The first thing that Bitches Brew made clear is that Miles was keenly interested in expanding the idea of what his music could be, and was starting to stretch it way out. The title track runs 26 minutes, which then and now is at the extreme end of what a side of vinyl on an LP can hold; the opening "Pharaoh's Dance" also breaks 20 minutes. And these pieces weren't lengthy compositions or single jams, but were assembled by Miles and producer Teo Macero through editing— unrelated tracks could become one piece through the miracle of the razor blade and magnetic tape. For an improvisatory art form that was founded on the idea collective expression in the present moment, the idea of stitching together pieces into a new whole was radical enough on its own. But Miles was changing his approach in several ways simultaneously as the 1960s came to a close.
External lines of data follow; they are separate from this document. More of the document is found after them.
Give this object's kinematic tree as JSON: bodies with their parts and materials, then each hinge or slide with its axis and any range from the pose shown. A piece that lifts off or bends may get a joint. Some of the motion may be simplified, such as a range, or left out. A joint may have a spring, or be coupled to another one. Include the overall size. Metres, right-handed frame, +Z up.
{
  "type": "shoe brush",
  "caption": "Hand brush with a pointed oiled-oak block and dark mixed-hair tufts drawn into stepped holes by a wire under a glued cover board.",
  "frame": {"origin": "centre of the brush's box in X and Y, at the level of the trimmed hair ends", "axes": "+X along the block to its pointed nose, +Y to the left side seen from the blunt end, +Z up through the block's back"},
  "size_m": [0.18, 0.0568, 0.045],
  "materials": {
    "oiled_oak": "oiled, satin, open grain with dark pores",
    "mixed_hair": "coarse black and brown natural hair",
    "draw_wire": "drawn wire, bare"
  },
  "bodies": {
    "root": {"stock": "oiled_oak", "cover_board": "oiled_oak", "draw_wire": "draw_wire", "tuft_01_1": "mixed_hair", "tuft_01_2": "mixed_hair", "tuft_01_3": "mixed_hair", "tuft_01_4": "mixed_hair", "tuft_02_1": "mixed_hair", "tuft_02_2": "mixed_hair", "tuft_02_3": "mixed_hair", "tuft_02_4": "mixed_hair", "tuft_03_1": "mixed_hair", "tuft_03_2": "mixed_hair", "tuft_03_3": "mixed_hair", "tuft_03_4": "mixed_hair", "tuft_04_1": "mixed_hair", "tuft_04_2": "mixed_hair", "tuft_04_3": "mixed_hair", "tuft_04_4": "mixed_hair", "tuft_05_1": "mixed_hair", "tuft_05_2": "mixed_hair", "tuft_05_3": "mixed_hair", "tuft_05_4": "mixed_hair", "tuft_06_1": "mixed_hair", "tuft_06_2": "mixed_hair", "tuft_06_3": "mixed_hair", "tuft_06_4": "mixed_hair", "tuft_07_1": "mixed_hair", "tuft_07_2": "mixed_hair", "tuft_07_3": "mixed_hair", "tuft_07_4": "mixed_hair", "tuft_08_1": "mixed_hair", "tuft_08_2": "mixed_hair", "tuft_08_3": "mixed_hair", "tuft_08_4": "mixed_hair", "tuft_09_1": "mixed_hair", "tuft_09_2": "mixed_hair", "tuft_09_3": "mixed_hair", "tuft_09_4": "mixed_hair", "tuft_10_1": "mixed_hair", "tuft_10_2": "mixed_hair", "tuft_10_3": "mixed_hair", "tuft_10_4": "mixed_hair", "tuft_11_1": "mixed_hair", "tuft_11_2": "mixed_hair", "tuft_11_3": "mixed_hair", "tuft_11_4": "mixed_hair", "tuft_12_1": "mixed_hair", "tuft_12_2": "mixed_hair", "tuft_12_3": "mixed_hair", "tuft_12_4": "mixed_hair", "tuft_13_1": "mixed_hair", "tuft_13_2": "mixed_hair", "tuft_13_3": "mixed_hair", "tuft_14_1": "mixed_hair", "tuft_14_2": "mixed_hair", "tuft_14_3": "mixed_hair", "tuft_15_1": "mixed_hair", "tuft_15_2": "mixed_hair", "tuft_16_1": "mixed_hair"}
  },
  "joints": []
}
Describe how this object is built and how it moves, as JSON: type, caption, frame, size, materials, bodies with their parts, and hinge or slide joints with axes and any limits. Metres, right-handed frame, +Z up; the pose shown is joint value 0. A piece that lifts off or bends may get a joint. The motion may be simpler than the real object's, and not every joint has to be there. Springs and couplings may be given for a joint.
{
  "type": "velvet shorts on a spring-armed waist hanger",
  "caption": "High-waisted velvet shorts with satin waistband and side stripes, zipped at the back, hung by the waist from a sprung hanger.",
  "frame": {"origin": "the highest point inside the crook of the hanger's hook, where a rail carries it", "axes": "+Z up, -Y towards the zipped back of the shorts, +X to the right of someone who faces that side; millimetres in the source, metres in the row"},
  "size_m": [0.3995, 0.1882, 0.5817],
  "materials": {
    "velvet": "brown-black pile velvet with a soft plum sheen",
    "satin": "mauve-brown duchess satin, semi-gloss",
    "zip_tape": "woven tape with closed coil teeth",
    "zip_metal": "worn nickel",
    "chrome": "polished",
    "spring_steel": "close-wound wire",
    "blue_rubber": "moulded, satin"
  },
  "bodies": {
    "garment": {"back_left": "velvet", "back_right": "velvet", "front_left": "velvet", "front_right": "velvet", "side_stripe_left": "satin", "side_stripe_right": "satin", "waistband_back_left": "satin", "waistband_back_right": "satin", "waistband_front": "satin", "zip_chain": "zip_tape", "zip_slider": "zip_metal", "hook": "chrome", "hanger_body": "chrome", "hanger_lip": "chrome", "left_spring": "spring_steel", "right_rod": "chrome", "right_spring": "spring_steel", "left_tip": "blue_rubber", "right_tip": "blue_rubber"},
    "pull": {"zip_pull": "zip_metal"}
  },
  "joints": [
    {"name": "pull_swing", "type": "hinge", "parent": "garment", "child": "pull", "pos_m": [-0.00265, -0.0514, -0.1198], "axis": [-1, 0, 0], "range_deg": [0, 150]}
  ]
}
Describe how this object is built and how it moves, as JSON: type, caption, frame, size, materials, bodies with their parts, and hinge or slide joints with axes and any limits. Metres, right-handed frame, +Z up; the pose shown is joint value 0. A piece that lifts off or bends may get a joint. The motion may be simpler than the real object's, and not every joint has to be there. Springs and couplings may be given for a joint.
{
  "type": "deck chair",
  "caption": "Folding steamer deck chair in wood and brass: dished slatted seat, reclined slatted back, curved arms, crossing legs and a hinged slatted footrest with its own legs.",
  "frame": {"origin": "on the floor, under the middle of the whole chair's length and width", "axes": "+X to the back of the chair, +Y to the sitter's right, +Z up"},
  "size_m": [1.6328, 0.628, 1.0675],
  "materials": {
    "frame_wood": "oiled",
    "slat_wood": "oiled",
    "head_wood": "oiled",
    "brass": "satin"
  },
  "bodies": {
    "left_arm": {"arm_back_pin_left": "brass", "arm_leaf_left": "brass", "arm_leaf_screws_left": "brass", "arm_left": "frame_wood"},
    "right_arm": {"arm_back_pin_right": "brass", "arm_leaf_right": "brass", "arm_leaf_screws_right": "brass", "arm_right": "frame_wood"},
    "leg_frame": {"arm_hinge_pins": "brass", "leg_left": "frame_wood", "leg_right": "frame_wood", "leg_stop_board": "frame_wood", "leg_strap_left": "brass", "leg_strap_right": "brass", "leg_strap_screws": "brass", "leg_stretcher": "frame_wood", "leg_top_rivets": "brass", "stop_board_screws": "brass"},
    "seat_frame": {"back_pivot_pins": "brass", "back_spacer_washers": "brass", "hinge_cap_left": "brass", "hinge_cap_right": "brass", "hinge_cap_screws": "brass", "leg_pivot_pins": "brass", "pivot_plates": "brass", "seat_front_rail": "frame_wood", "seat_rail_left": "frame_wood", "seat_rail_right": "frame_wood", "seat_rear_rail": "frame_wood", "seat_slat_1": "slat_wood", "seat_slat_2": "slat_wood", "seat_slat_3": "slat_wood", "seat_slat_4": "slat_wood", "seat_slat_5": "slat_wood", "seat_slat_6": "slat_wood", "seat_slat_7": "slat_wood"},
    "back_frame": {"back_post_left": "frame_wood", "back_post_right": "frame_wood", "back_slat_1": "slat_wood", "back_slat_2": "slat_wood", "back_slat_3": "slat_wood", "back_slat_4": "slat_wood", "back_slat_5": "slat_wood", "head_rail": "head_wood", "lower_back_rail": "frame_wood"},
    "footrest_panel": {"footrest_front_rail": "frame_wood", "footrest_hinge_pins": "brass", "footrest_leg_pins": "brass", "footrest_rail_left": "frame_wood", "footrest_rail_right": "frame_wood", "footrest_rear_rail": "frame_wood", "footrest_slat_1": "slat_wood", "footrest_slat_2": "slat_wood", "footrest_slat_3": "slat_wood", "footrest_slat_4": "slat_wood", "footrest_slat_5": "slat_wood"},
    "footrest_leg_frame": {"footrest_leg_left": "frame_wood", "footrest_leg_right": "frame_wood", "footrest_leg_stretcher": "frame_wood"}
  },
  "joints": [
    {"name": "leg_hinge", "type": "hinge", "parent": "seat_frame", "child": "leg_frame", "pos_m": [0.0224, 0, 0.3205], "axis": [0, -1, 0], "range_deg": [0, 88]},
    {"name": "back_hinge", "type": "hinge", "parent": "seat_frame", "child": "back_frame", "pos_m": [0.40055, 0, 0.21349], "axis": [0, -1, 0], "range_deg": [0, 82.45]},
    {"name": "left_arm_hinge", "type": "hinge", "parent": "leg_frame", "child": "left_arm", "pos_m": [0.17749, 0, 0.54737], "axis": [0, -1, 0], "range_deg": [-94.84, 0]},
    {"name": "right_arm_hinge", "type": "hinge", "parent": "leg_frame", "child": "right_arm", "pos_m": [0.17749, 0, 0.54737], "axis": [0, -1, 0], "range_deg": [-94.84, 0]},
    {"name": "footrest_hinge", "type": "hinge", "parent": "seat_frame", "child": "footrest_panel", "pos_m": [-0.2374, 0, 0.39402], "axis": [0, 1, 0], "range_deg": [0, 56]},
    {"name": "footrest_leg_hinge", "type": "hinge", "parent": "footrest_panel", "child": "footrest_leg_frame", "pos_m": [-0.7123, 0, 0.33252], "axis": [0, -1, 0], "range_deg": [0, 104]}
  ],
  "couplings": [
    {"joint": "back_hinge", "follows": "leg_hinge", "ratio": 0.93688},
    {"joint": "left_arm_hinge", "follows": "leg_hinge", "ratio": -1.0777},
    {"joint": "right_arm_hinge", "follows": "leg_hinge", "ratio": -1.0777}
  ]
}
He was processing his trumpet with echo, working with electric keyboards and electric guitar, adding new percussion colors, experimenting with rock rhythms, doing away with chord changes, and building long tracks from riffs and vamps. And, as the liner notes from Greg Tate included with these sets illustrate, he was hanging out with Betty Davis, who was introducing him to new music, and along the way he had become a fan of Jimi Hendrix, Sly Stone, and James Brown.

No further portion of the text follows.